Write out all the data again, exactly as it stands.
::::::
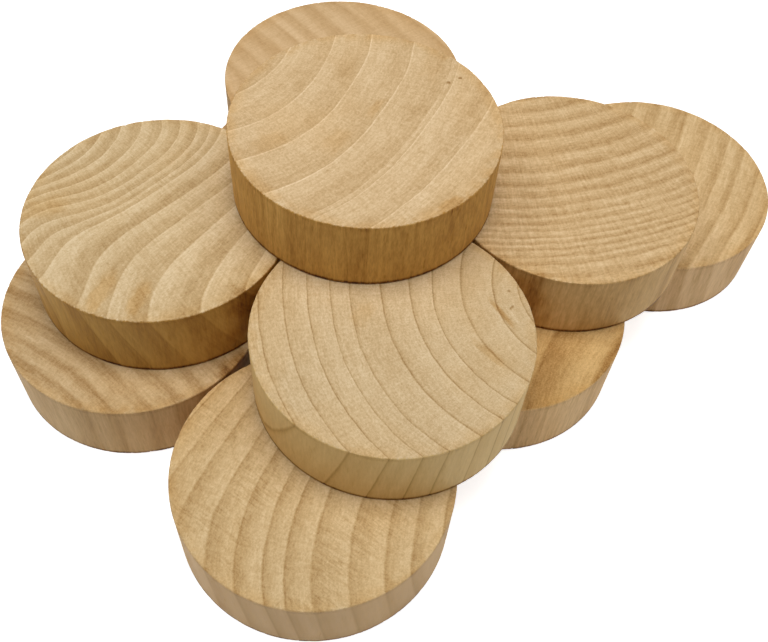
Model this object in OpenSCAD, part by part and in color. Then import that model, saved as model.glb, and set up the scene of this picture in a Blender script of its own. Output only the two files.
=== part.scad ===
// Ten round wooden game tokens, laid in a loose pile: five on the table, four on those
// and one on top. Every token is cut from the same round stock, with end grain on both
// faces. The tokens lie flat, face on face. The origin is on the table, under the middle
// of the pile's outline, and +Y runs from the front of the pile to its back.

/* [Token] */
// Diameter of the round stock
token_d = 32; // [20:0.5:60]
// Thickness between the two sawn faces
token_t = 9.8; // [5:0.1:20]
// Radius of the eased edge where a face meets the side
edge_r = 0.3; // [0.1:0.05:1.5]
// Mean gap between two sawn faces, which rest on each other's high spots
face_gap = 0.02; // [0.01:0.01:0.1]

/* [Bottom layer] */
// Least gap between the rims of tokens that lie side by side
rim_gap = 0.2; // [0.1:0.05:1]
// Extra gap between the right token and the front one
front_slack = 0.6; // [0:0.1:2]
// Direction from the right token to the far one, in degrees from +X
far_bearing = 47; // [35:1:60]
// Direction from the right token to the front one
front_bearing = 231; // [220:1:242]
// Direction from the front token to the left one
left_bearing = 139.5; // [130:0.5:150]

/* [Second layer] */
// Direction in which the front pair is stepped back
step_bearing = 60; // [45:1:75]
// How far the upper front token is set back on the lower one
step_back = 15; // [8:0.5:18]
// Direction from the upper front token to the upper left one
upper_left_bearing = 154; // [145:1:160]
// Direction from the upper front token to the upper right one
upper_right_bearing = 49.5; // [40:0.5:60]
// Extra gap between the upper back token and the upper left one
back_left_slack = 1.3; // [0:0.1:4]
// Extra gap between the upper back token and the upper right one
back_right_slack = 2.2; // [0:0.1:4]

/* [Top token] */
// How far the top token lies to the left of the middle of the four under it
top_left_shift = 0.7; // [0:0.1:3]
// How far the top token lies behind the middle of the four under it
top_back_shift = 1.8; // [0:0.1:4]

/* [Hidden] */
$fn = 128;

token_r = token_d / 2;
// Distance between the middles of two tokens that lie side by side
pitch = token_d + rim_gap;
// Rise from the underside of one layer to the underside of the next
rise = token_t + face_gap;

// A step of a given length in a given direction
function step(bearing, reach) = reach * [cos(bearing), sin(bearing)];

// The point at one distance from p and another from q, on the left of the way from p to q
function meeting(p, q, from_p, from_q) =
    let (
        between = norm(q - p),
        way = (q - p) / between,
        along = (from_p * from_p - from_q * from_q + between * between) / (2 * between),
        aside = sqrt(from_p * from_p - along * along)
    )
    p + along * way + aside * [-way.y, way.x];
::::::
**Final result**.
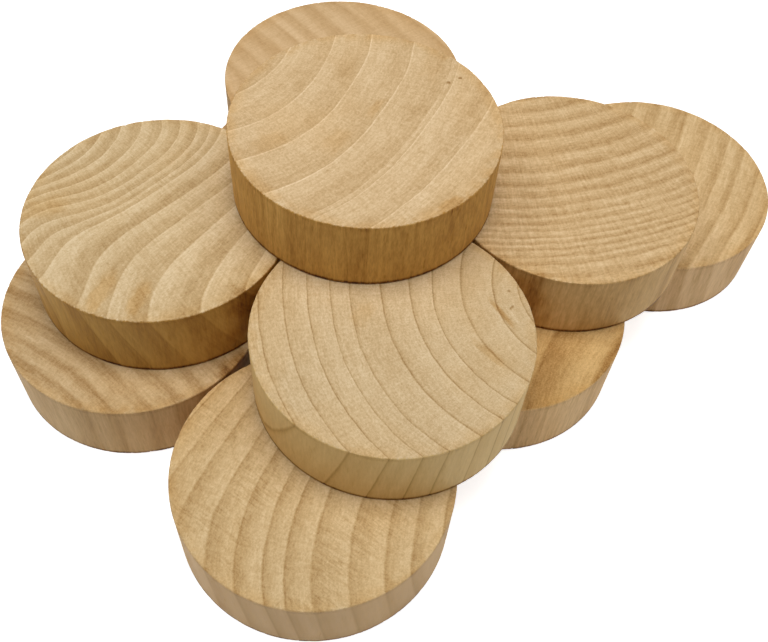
Model this object in OpenSCAD, part by part and in color. Then import that model, saved as model.glb, and set up the scene of this picture in a Blender script of its own. Output only the two files.
=== part.scad ===
// Ten round wooden game tokens, laid in a loose pile: five on the table, four on those
// and one on top. Every token is cut from the same round stock, with end grain on both
// faces. The tokens lie flat, face on face. The origin is on the table, under the middle
// of the pile's outline, and +Y runs from the front of the pile to its back.

/* [Token] */
// Diameter of the round stock
token_d = 32; // [20:0.5:60]
// Thickness between the two sawn faces
token_t = 9.8; // [5:0.1:20]
// Radius of the eased edge where a face meets the side
edge_r = 0.3; // [0.1:0.05:1.5]
// Mean gap between two sawn faces, which rest on each other's high spots
face_gap = 0.02; // [0.01:0.01:0.1]

/* [Bottom layer] */
// Least gap between the rims of tokens that lie side by side
rim_gap = 0.2; // [0.1:0.05:1]
// Extra gap between the right token and the front one
front_slack = 0.6; // [0:0.1:2]
// Direction from the right token to the far one, in degrees from +X
far_bearing = 47; // [35:1:60]
// Direction from the right token to the front one
front_bearing = 231; // [220:1:242]
// Direction from the front token to the left one
left_bearing = 139.5; // [130:0.5:150]

/* [Second layer] */
// Direction in which the front pair is stepped back
step_bearing = 60; // [45:1:75]
// How far the upper front token is set back on the lower one
step_back = 15; // [8:0.5:18]
// Direction from the upper front token to the upper left one
upper_left_bearing = 154; // [145:1:160]
// Direction from the upper front token to the upper right one
upper_right_bearing = 49.5; // [40:0.5:60]
// Extra gap between the upper back token and the upper left one
back_left_slack = 1.3; // [0:0.1:4]
// Extra gap between the upper back token and the upper right one
back_right_slack = 2.2; // [0:0.1:4]

/* [Top token] */
// How far the top token lies to the left of the middle of the four under it
top_left_shift = 0.7; // [0:0.1:3]
// How far the top token lies behind the middle of the four under it
top_back_shift = 1.8; // [0:0.1:4]

/* [Hidden] */
$fn = 128;

token_r = token_d / 2;
// Distance between the middles of two tokens that lie side by side
pitch = token_d + rim_gap;
// Rise from the underside of one layer to the underside of the next
rise = token_t + face_gap;

// A step of a given length in a given direction
function step(bearing, reach) = reach * [cos(bearing), sin(bearing)];

// The point at one distance from p and another from q, on the left of the way from p to q
function meeting(p, q, from_p, from_q) =
    let (
        between = norm(q - p),
        way = (q - p) / between,
        along = (from_p * from_p - from_q * from_q + between * between) / (2 * between),
        aside = sqrt(from_p * from_p - along * along)
    )
    p + along * way + aside * [-way.y, way.x];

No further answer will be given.